Once atmospheric mercury is deposited onto the land and surface waters, complex changes and cycling throughout the ecosystem occur. The fate and mobility of atmospherically deposited mercury to terrestrial environments is poorly understood. Preliminary results from the METAALICUS study suggest that terrestrial systems impose a time lag for the delivery of atmospheric deposition to lakes via runoff. The presence of organic matter in soils influences watershed mercury cycling, as mercury has been shown to form strong complexes with organic matter. Several studies have demonstrated foliar exchange of gaseous elemental mercury through leaf stomata and subsequent loading to the forest floor via litterfall. Studies have also shown upland soils to be a sink for methyl mercury and that in streams draining high-elevation forest ecosystems, particularly with high dissolved organic carbon content, methyl mercury production could occur.

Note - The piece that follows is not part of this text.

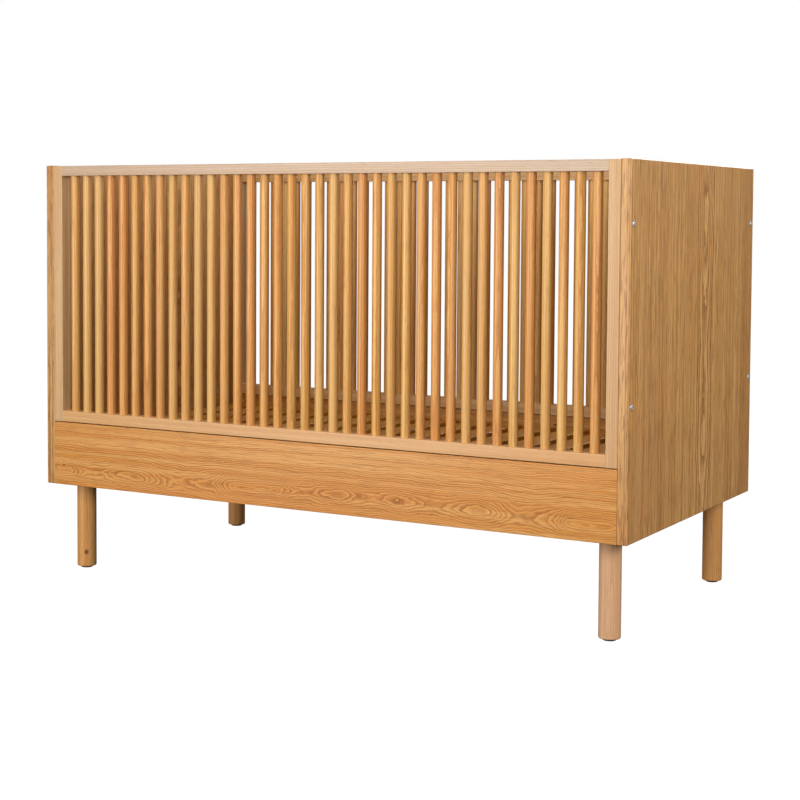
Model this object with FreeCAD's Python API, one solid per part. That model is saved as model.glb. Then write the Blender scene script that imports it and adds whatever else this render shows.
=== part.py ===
"""Baby crib with barred sides, full-depth end panels, round legs and a slatted mattress base.

Millimetres. X runs along the crib, -Y is the front, +Z is up. The origin is on the floor, under
the middle of the crib. Left is -X, right is +X.
"""
import FreeCAD, Part
import os

V = FreeCAD.Vector
X_AXIS = V(1, 0, 0)
Y_AXIS = V(0, 1, 0)
Z_AXIS = V(0, 0, 1)
ENDS = {"left": -1, "right": 1}
SIDES = {"front": -1, "rear": 1}

# Driving dimensions: the crib takes a 1400 x 700 mattress
MATTRESS_LENGTH = 1400.0
MATTRESS_WIDTH = 700.0
PANEL_THICK = 22.0
FRAME_DEPTH = 30.0
HALF_INNER_X = MATTRESS_LENGTH / 2
HALF_INNER_Y = MATTRESS_WIDTH / 2
HALF_X = HALF_INNER_X + PANEL_THICK
HALF_Y = HALF_INNER_Y + FRAME_DEPTH

# Heights, from the floor up
GLIDE_HEIGHT = 4.0
LEG_LENGTH = 200.0
PANEL_HEIGHT = 742.0
BOARD_HEIGHT = 146.0
BOARD_THICK = 22.0
SHADOW_GAP = 2.0
FRAME_HEIGHT = 593.0
CARCASS_Z = GLIDE_HEIGHT + LEG_LENGTH
FRAME_Z = CARCASS_Z + BOARD_HEIGHT + SHADOW_GAP
FRAME_TOP = FRAME_Z + FRAME_HEIGHT

# Barred side frames
STILE_WIDTH = 25.0
TOP_RAIL_HEIGHT = 23.0
BOTTOM_RAIL_HEIGHT = 25.0
BAR_RADIUS = 10.0
BAR_COUNT = 38
BAR_PITCH = 35.0
BAR_SEAT = 10.0
GLUE_GAP = 0.1
FRAME_MID_Y = HALF_Y - FRAME_DEPTH / 2
STILE_INNER_X = HALF_INNER_X - STILE_WIDTH
TOP_RAIL_Z = FRAME_TOP - TOP_RAIL_HEIGHT
BOTTOM_RAIL_TOP = FRAME_Z + BOTTOM_RAIL_HEIGHT
CORNER_DOWEL_RADIUS = 3.0
CORNER_DOWEL_OFFSET = 8.0
CORNER_DOWEL_REACH = 16.0

# Bolts that hold the side frames between the end panels
SIDE_BOLT_HEIGHTS = (470.0, 822.0)
BOLT_RADIUS = 2.95
BOLT_HOLE_RADIUS = 3.3
BOLT_HEAD_RADIUS = 6.0
BOLT_HEAD_HEIGHT = 3.3
BOLT_DOME_ROUND = 1.5
BOLT_PROUD = 1.0
BOLT_SOCKET_WIDTH = 4.0
BOLT_SOCKET_DEPTH = 2.0
SEAT_RADIUS = 7.0
SIDE_INSERT_RADIUS = 5.0
SIDE_INSERT_LENGTH = 18.0
INSERT_BORE_RADIUS = 3.0
SIDE_BOLT_END_X = HALF_INNER_X - 16.0

# Legs, their corner blocks and glides
LEG_RADIUS = 22.5
LEG_INSET = 39.0
LEG_X = HALF_INNER_X - LEG_INSET
LEG_Y = HALF_INNER_Y - LEG_INSET
LEG_BOTTOM_ROUND = 3.0
BLOCK_LENGTH = 78.0
BLOCK_HEIGHT = 25.0
BOARD_INNER_Y = HALF_Y - BOARD_THICK
BLOCK_INNER_X = HALF_INNER_X - BLOCK_LENGTH
BLOCK_INNER_Y = HALF_INNER_Y - BLOCK_LENGTH
HANGER_RADIUS = 3.9
HANGER_IN_LEG = 38.0
HANGER_IN_BLOCK = 18.0
LEG_INSERT_RADIUS = 6.0
LEG_INSERT_LENGTH = 20.0
LEG_INSERT_BORE = 4.0
GLIDE_RADIUS = 13.5
GLIDE_NAIL_RADIUS = 1.5
GLIDE_NAIL_LENGTH = 15.0

# Dowels of the lower boards and the corner blocks
DOWEL_RADIUS = 4.0
BOARD_DOWEL_HEIGHTS = (25.0, 73.0, 121.0)
DOWEL_IN_PANEL = 14.0
DOWEL_IN_BOARD = 22.0
BLOCK_DOWEL_REACH = 14.0
BLOCK_DOWEL_Z = CARCASS_Z + BLOCK_HEIGHT / 2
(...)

I will discuss the mid-season results of measurements collected from a high-elevation catchment taken at two elevations (2,025 and 1,800 m) in Great Smoky Mountains National Park. Measurements are being taken to determine 1) the relative input of total and methyl mercury concentrations in throughfall, leaf litter, and soils in conjunction with current wet deposition sampled by the Mercury Deposition Network, 2) concentrations of total and methyl mercury and the proportion of mercury in dissolved versus particulate phases of stream water, 3) measurements of watershed components such as sulfate, dissolved organic carbon, and redox potential that influence mercury distribution and cycling in terrestrial-aquatic interface, and 4) the impact of seasonal snow melt and storm events on discharge of total and methyl mercury in the watershed.